[Collected data entries]
------------------------------------------------

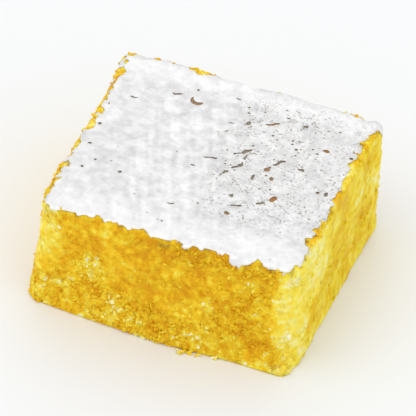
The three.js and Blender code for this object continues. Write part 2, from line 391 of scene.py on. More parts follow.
def rounded_box(u):
    """Nominal points and the way they face, on a box with round upright corners, a round rim and a small round foot."""
    half = SIZE / 2
    x, y = (u[:, 0] * 2 - 1) * half[0], (u[:, 1] * 2 - 1) * half[1]
    z = u[:, 2] * SIZE[2]
    qx = np.clip(x, -(half[0] - CORNER), half[0] - CORNER)
    qy = np.clip(y, -(half[1] - CORNER), half[1] - CORNER)
    ox, oy = x - qx, y - qy
    reach = np.hypot(ox, oy)
    square = np.maximum(np.abs(ox), np.abs(oy))
    k = np.where(reach > 1e-12, square / np.maximum(reach, 1e-12), 1)
    ox, oy = ox * k, oy * k
    reach = np.hypot(ox, oy)
    dx, dy = ox / np.maximum(reach, 1e-12), oy / np.maximum(reach, 1e-12)
    inward = np.where(reach > 1e-12, CORNER - reach, CORNER)
    face = np.zeros((len(u), 3))
    p = np.stack([qx + ox, qy + oy, z], -1)
    for radius, at, sign in ((RIM, SIZE[2], 1), (FOOT, 0.0, -1)):
        deep = (at - z) * sign
        near = (inward < radius) & (deep < radius)
        level_ = deep < 1e-9
        angle = np.where(
            level_, (1 - inward / radius) * math.pi / 4, math.pi / 2 - (1 - deep / radius) * math.pi / 4
        )
        s, c = np.sin(angle), np.cos(angle)
        px = qx + dx * (CORNER - radius + radius * s)
        py = qy + dy * (CORNER - radius + radius * s)
        pz = at - sign * radius * (1 - c)
        p[near] = np.stack([px, py, pz], -1)[near]
        face[near] = np.stack([dx * s, dy * s, sign * c], -1)[near]
    plain = np.linalg.norm(face, axis=1) < 1e-9
    top = plain & (np.abs(z - SIZE[2]) < 1e-9)
    foot = plain & (np.abs(z) < 1e-9)
    wall = plain & ~top & ~foot
    face[top] = (0, 0, 1)
    face[foot] = (0, 0, -1)
    face[wall] = np.stack([dx, dy, 0 * dx], -1)[wall]
    p[:, :2] += MIDDLE[:2]
    return p + skew_at(p), face


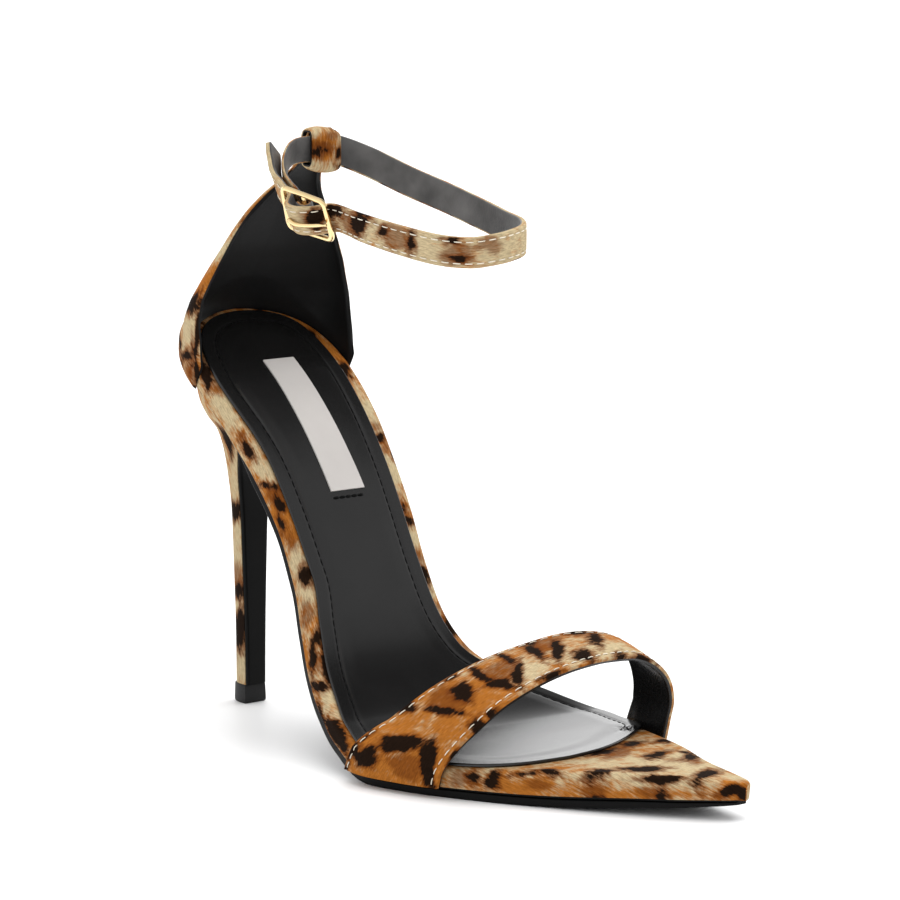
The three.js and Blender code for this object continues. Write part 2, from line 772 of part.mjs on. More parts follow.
// Round wire along a closed or open run of points
function wire(points, radius, closed, steps) {
  const curve = new THREE.CatmullRomCurve3(points.map((p) => new THREE.Vector3(...p)), closed, "centripetal");
  const shape = new THREE.Shape();
  shape.absarc(0, 0, radius, 0, Math.PI * 2);
  const geometry = new THREE.ExtrudeGeometry(shape, { extrudePath: curve, steps, curveSegments: 4 });
  geometry.deleteAttribute("normal");
  geometry.deleteAttribute("uv");
  return outward(mergeVertices(geometry, 1e-3));
}

function makeBuckle() {
  const corners = buckleCorners.slice(1);
  const run = [];
  const round = buckle.cornerRound;
  corners.forEach((corner, i) => {
    const before = corners[(i + 3) % 4];
    const after = corners[(i + 1) % 4];
    const towards = (other) => {
      const length = Math.hypot(...[0, 1, 2].map((k) => other[k] - corner[k]));
      return [0, 1, 2].map((k) => corner[k] + ((other[k] - corner[k]) * round) / length);
    };
    const a = towards(before);
    const b = towards(after);
    run.push(a, [0, 1, 2].map((k) => corner[k] * 0.5 + (a[k] + b[k]) * 0.25), b);
  });
  const frame = toSolid(wire(run, buckle.wire, true, 44));
  const middle = (a, b) => [0, 1, 2].map((k) => (corners[a][k] + corners[b][k]) / 2);
  const centreBar = toSolid(wire([middle(0, 3), middle(1, 2)], buckle.bar, false, 2));
  return fromSolid(frame.add(centreBar).simplify(0.01));
}

function makeProng() {
  return wire(
    [
      [-45.2, -30.9, 142],
      [-42.6, -30.6, 141],
      [-39.4, -29, 140.8],
      [-36.4, -27.6, 141],
      [-33.4, -27.7, 141.2],
    ],
    prong.wire,
    false,
    14,
  );
}

function named(name, geometry, look) {
  const mesh = new THREE.Mesh(geometry, new THREE.MeshStandardMaterial(look));
  mesh.name = name;
  return mesh;
}

const shoe = new THREE.Group();
shoe.name = "ankle_strap_heel";
shoe.add(named("outsole", makeOutsole(), colours.black));
shoe.add(named("board", makeBoard(), colours.leopard));
shoe.add(named("sock_lining", makeSock(), colours.black));
shoe.add(named("sock_label", makeLabel(), colours.label));
shoe.add(named("heel", makeHeel(), colours.leopard));
shoe.add(named("heel_tip", makeHeelTip(), colours.black));
shoe.add(named("counter", makeCounter(), colours.leopard));
shoe.add(named("toe_strap", makeToeStrap(), colours.leopard));
shoe.add(named("ankle_strap", makeAnkleStrap(), colours.leopard));
shoe.add(named("buckle_strap", makeBuckleStrap(), colours.leopard));
shoe.add(named("buckle_frame", makeBuckle(), colours.gold));
shoe.add(named("buckle_prong", makeProng(), colours.gold));

export default shoe;
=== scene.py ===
import math

import bpy
import numpy as np
from mathutils import Matrix


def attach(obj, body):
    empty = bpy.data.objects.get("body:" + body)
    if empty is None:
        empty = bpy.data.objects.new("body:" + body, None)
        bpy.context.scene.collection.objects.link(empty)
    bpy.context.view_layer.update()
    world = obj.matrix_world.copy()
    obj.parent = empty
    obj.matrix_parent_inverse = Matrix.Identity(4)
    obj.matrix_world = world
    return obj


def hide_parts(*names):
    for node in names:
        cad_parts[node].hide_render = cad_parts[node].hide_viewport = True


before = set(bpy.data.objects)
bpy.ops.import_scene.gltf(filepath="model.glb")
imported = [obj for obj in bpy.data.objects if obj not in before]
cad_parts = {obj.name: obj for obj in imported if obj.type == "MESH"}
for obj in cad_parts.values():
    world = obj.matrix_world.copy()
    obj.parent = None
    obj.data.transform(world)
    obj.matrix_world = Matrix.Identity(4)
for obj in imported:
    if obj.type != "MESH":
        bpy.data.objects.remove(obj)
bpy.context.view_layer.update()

# Lengths are in millimetres until a mesh is made. +X to the toe, +Y to the inner side, floor at z = 0.
MILLIMETRE = 0.001
SEED = 7

# View of the photograph
VIEW = {"azimuth": 49.7, "elevation": 8.35, "distance": 1088.6, "focal": 4130.0,
        "target": (-16.25, 0.0, 81.4)}
PICTURE_WIDTH = 900
SENSOR = 36.0

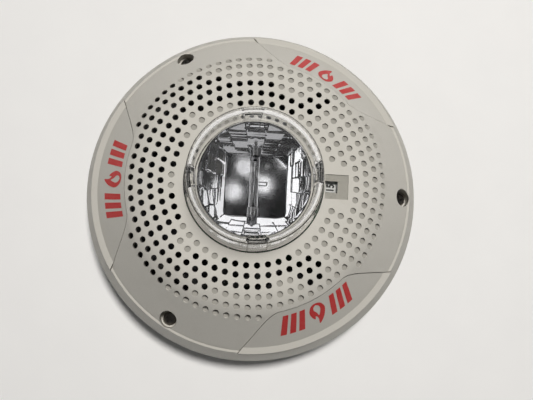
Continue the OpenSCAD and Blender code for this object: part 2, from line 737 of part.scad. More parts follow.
// ---- main board ----
module main_board() {
    color(green) translate([0, 0, main_z]) difference() {
        linear_extrude(board_t) crescent(main_inner, main_outer, main_half);
        for (p = main_posts) at(p) disc(1.5, -1, 3, $fn = 32);
        translate([pin_x, 0, 0]) at_poles() box(-pin_t/2 - 0.1, pin_t/2 + 0.1, -1.7, 1.7, -1, 3);
        box(0, stem_x + stem_w + 1, -rim_r, stem_l/2 + 1, -1, 3);
        for (a = [60, -60]) polar(post_r, a) disc(post_d/2 + 0.8, -1, 3, $fn = 48);
        at(switch_pos) disc(1.2, -1, 3, $fn = 32);
    }
}

module main_board_screws() {
    color(steel) for (p = main_posts) at(p) translate([0, 0, main_z + board_t]) pan_screw(2.1, 6, 4.6, 1.6, 0.9);
}

cap_d = 12.5;
cap_l = 24;
module main_capacitor() {
    color([0.13, 0.15, 0.35]) translate([50.5, 6, main_z + board_t + cap_d/2]) rotate([-90, 0, 0]) {
        rotate_extrude() polygon([[0, 0], [cap_d/2 - 0.5, 0], [cap_d/2, 0.5], [cap_d/2, 2.2],
            [cap_d/2 - 0.5, 2.8], [cap_d/2, 3.4], [cap_d/2, cap_l - 0.5], [cap_d/2 - 0.5, cap_l], [0, cap_l]]);
    }
}

core_w = 13;
core_l = 20;
core_h = 11;
core_x = 43.6;
core_y = -15.5;
module transformer_core() {
    color([0.35, 0.36, 0.38]) translate([core_x, core_y, main_z + board_t]) difference() {
        cube([core_w, core_l, core_h]);
        for (y = [3, core_l/2 + 2.6]) translate([-1, y, 2.2]) cube([core_w + 2, core_l/2 - 5.6, core_h - 4.4]);
    }
}

module transformer_coil() {
    limb = 5.2;
    color([0.85, 0.7, 0.35]) translate([core_x + core_w/2, core_y + core_l/2, main_z + board_t + 2.3]) difference() {
        translate([-core_w/2 - 1.6, -limb/2 - 3.9, 0]) cube([core_w + 3.2, limb + 7.8, core_h - 4.6]);
        translate([-core_w/2 - 0.1, -limb/2 - 0.1, -1]) cube([core_w + 0.2, limb + 0.2, core_h]);
    }
}

module inductor() {
    color([0.2, 0.2, 0.22]) translate([52, -28, main_z + board_t]) {
        cylinder(h = 1.2, d = 9, $fn = 48);
        translate([0, 0, 1.2 - eps]) cylinder(h = 5.6, d = 7.2, $fn = 48);
        translate([0, 0, 6.8 - 2*eps]) cylinder(h = 1.2, d = 9, $fn = 48);
    }
}

module main_board_parts() {
    z = main_z + board_t;
    color(dark) {
        box(60.5, 64.5, -6, 6, z, z + 1.6);
        for (i = [0:3]) box(61, 63, 9 + 3.4*i, 10.4 + 3.4*i, z, z + 0.7);
        for (i = [0:3]) box(61, 63, -10.4 - 3.4*i, -9 - 3.4*i, z, z + 0.7);
        box(44, 48, -23, -17.6, z, z + 1.8);
    }
}

module tap_switch_body() {
    color([0.2, 0.25, 0.5]) at(switch_pos) ring(4.05, switch_d/2, housing_z + 3.5, main_z, $fn = 64);
}
module tap_switch_rotor() {
    z = housing_z + 0.8;
    color([0.93, 0.93, 0.9]) at(switch_pos) difference() {
        union() {
            disc(4, z, z + 6, $fn = 64);
            disc(1.15, z + 6 - eps, main_z + board_t + 0.6, $fn = 32);
        }
        box(-3.2, 3.2, -0.6, 0.6, z - 1, z + 1.2);
        box(1.6, 3.2, -1.1, 1.1, z - 1, z + 1.2);
    }
}

module contact_pins() {
    color(brass) translate([pin_x, 0, 0]) at_poles() {
        box(-pin_t/2, pin_t/2, -1.6, 1.6, block_z + 3, main_z + board_t + 0.8);
        translate([-pin_t/2, 0, block_z + 3]) rotate([0, 90, 0]) rotate([0, 0, 90])
            linear_extrude(pin_t) polygon([[-1.6, -eps], [1.6, -eps], [0.8, 1.2], [-0.8, 1.2]]);
    }
}

// ---- captive screws ----
module captive_screws() {
    color(steel) for (a = screw_angles) polar(screw_r, a) translate([0, 0, seat_z])
        pan_screw(thread_d - 0.1, seat_z - plate_t + 1.2, head_d, head_h, 1.2);
}

// ---- mounting plate ----
plate_r = rim_r - wall_t - plate_gap;
module slotted(l, d) {
    for (s = [-1, 1]) translate([0, s*(l - d)/2, -1]) cylinder(h = 20, d = d, $fn = 48);
    translate([-d/2, -(l - d)/2, -1]) cube([d, l - d, 20]);
}

module mounting_plate() {
    port_x = block_x - block_w/2 - 1.5 - port_w;
    color([0.8, 0.8, 0.78]) difference() {
        union() {
            disc(plate_r, 0, plate_t);
            for (a = screw_angles) polar(screw_r, a) disc(plate_boss_d/2, 0, plate_t + plate_boss_h, $fn = 48);
            driver_axis() ring(magnet_r + magnet_gap, magnet_r + magnet_gap + 2, 0, plate_t + 0.3);
        }
        driver_axis() disc(magnet_r + magnet_gap, -1, 20);
        for (s = [-1, 1]) translate([0, s*gang_pitch/2, 0]) slotted(gang_slot, box_hole_d);
        corners(double_gang_x/2, double_gang_y/2) disc(box_hole_d/2, -1, 20, $fn = 48);
        box(port_x, port_x + port_w, -port_l/2, port_l/2, -1, 20);
        for (a = screw_angles) polar(screw_r, a) disc(thread_d/2, -1, 20, $fn = 32);
    }
}

module terminal_block() {
    color([0.15, 0.15, 0.16]) difference() {
        box(block_x - block_w/2, block_x + block_w/2, -block_l/2, block_l/2, block_z, block_z + block_h);
        translate([pin_x, 0, 0]) at_poles() box(-1.6, 1.6, -2.2, 2.2, block_z + 1.2, tall);
        translate([clamp_x, 0, 0]) at_poles() {
            disc(2.4, block_z + 5.2, tall, $fn = 32);
            box(-block_w, 2.6, -2.6, 2.6, block_z + 1, block_z + 5.2 + eps);
        }
    }
}

module terminal_clamps() {
    color(steel) translate([clamp_x, 0, block_z]) at_poles() difference() {
        box(-2.5, 2.5, -2.5, 2.5, 3.6, 5.1);
        disc(1.1, 3, 6, $fn = 24);
    }
}

module terminal_screws() {
    color(steel) translate([clamp_x, 0, block_z + 5.2]) at_poles() pan_screw(2.1, 3.6, 4.4, 1.8, 0.9);
}

module contact_sockets() {
    g = 0.03;
    color(brass) translate([pin_x, 0, block_z]) at_poles() {
        box(-1.5, -pin_t/2 - g, -2, 2, 1.25, 7.5);
        box(pin_t/2 + g, 1.5, -2, 2, 1.25, 7.5);
        box(-1.5, 1.5, -2, 2, 1.22, 1.7);
    }
}

module shorting_spring() {
    color(steel) translate([pin_x + 2.4, 0, block_z + block_h]) {
        box(-0.4, 0.9, -pole_pitch - 1, 1, 0, 0.35);
        box(-0.4, 0.9, -pole_pitch - 1, -pole_pitch - 0.6, 0.3, 0.9);
        box(-0.4, 0.9, 0.6, 1, 0.3, 0.9);
    }
}

front_cover();
marking_panels();
lens();
lens_seal();
window_pane();
reflector();
flash_tube();
tube_electrodes();
tube_posts();
trigger_wire();
strobe_board();
board_screws();
strobe_parts();
candela_slider();
slider_wiper();
rear_housing();
housing_screws();
driver_gasket();
driver_basket();
driver_screws();
top_plate();
magnet();
pole_yoke();
spider();
voice_coil();
cone();
dust_cap();
surround();
driver_terminals();
driver_leads();
main_board();
main_board_screws();
main_capacitor();
transformer_core();
transformer_coil();
inductor();
main_board_parts();
tap_switch_body();
tap_switch_rotor();
contact_pins();
captive_screws();
mounting_plate();
terminal_block();
terminal_clamps();
terminal_screws();
contact_sockets();
shorting_spring();
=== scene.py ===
import math

import bmesh
import bpy
from mathutils import Matrix, Vector
from mathutils.geometry import delaunay_2d_cdt


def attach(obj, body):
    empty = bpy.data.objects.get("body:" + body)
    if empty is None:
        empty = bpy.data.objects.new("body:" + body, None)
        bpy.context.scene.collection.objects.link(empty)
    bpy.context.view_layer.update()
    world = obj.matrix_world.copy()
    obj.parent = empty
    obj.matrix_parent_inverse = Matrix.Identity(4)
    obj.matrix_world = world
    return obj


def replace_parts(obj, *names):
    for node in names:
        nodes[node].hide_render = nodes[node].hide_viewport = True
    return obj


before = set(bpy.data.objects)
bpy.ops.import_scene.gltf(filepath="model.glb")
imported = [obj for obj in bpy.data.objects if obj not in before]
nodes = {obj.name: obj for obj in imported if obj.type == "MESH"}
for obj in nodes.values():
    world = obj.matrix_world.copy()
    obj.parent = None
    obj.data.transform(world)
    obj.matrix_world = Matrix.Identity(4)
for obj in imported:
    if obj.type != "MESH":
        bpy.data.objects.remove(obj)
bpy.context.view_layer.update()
mm = 0.001
print("frame: %d CAD nodes" % len(nodes))


class Tap:  # a socket that can stand in a sum
    def __init__(self, finish, socket):
        self.finish, self.socket = finish, socket

    def __add__(self, other):
        return self.finish.sum("ADD", self, other)

    def __radd__(self, other):
        return self.finish.sum("ADD", other, self)

    def __sub__(self, other):
        return self.finish.sum("SUBTRACT", self, other)

    def __rsub__(self, other):
        return self.finish.sum("SUBTRACT", other, self)

    def __mul__(self, other):
        return self.finish.sum("MULTIPLY", self, other)

    def __rmul__(self, other):
        return self.finish.sum("MULTIPLY", other, self)


class Finish:  # one material and the nodes in it
    def __init__(self, name):
        self.material = bpy.data.materials.new(name)
        self.material.use_nodes = True
        self.tree = self.material.node_tree
        self.tree.nodes.clear()
        self.spot = self.node("TexCoord", out="Object")

    def node(self, kind, setup=None, feeds=None, out=0):
        made = self.tree.nodes.new("ShaderNode" + kind)
        for key, value in (setup or {}).items():
            if key == "stops":  # a ramp's stops, each a place and a colour
                ramp = made.color_ramp.elements
                while len(ramp) < len(value):
                    ramp.new(1.0)
                for stop, (place, colour) in zip(ramp, value):
                    stop.position, stop.color = place, colour
            else:
                setattr(made, key, value)
        for key, value in (feeds or {}).items():
            if isinstance(value, Tap):
                self.tree.links.new(value.socket, made.inputs[key])
            else:
                made.inputs[key].default_value = value
        return Tap(self, made.outputs[out]) if made.outputs else None

    def sum(self, operation, a, b):
        return self.node("Math", {"operation": operation}, {0: a, 1: b})

    def mix(self, share, a, b):
        return self.node("Mix", {"data_type": "RGBA"}, {0: share, 6: a, 7: b}, 2)

    def stretch(self, x, y, z):  # the object's own coordinates, scaled along each axis
        return self.node("VectorMath", {"operation": "MULTIPLY"}, {0: self.spot, 1: (x, y, z)})

    def noise(self, scale, detail=2.0, rough=0.5, at=None):
        return self.node("TexNoise", None, {"Vector": at or self.spot, "Scale": scale,
                                            "Detail": detail, "Roughness": rough})

    def step(self, value, low, high):  # 0 below low, 1 above high
        return self.node("MapRange", {"interpolation_type": "SMOOTHSTEP"},
                         {"Value": value, "From Min": low, "From Max": high})

    def bump(self, height, depth, strength):
        feeds = {"Height": height, "Distance": depth, "Strength": strength}
        return self.node("Bump", None, feeds, "Normal")

    def cover(self, feeds):  # the closing shader
        shader = self.node("BsdfPrincipled", None, feeds)
        self.node("OutputMaterial", None, {"Surface": shader})
        return self.material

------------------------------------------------

• [Exercise directions] Retype only what lies between the line bearing "const shoe = new THREE.Group();" and the line bearing "cad_parts[node].hide_render = cad_parts[node].hide_viewport", keeping both of those lines.

• [Output for this exercise]
const shoe = new THREE.Group();
shoe.name = "ankle_strap_heel";
shoe.add(named("outsole", makeOutsole(), colours.black));
shoe.add(named("board", makeBoard(), colours.leopard));
shoe.add(named("sock_lining", makeSock(), colours.black));
shoe.add(named("sock_label", makeLabel(), colours.label));
shoe.add(named("heel", makeHeel(), colours.leopard));
shoe.add(named("heel_tip", makeHeelTip(), colours.black));
shoe.add(named("counter", makeCounter(), colours.leopard));
shoe.add(named("toe_strap", makeToeStrap(), colours.leopard));
shoe.add(named("ankle_strap", makeAnkleStrap(), colours.leopard));
shoe.add(named("buckle_strap", makeBuckleStrap(), colours.leopard));
shoe.add(named("buckle_frame", makeBuckle(), colours.gold));
shoe.add(named("buckle_prong", makeProng(), colours.gold));

export default shoe;
=== scene.py ===
import math

import bpy
import numpy as np
from mathutils import Matrix


def attach(obj, body):
    empty = bpy.data.objects.get("body:" + body)
    if empty is None:
        empty = bpy.data.objects.new("body:" + body, None)
        bpy.context.scene.collection.objects.link(empty)
    bpy.context.view_layer.update()
    world = obj.matrix_world.copy()
    obj.parent = empty
    obj.matrix_parent_inverse = Matrix.Identity(4)
    obj.matrix_world = world
    return obj


def hide_parts(*names):
    for node in names:
        cad_parts[node].hide_render = cad_parts[node].hide_viewport = True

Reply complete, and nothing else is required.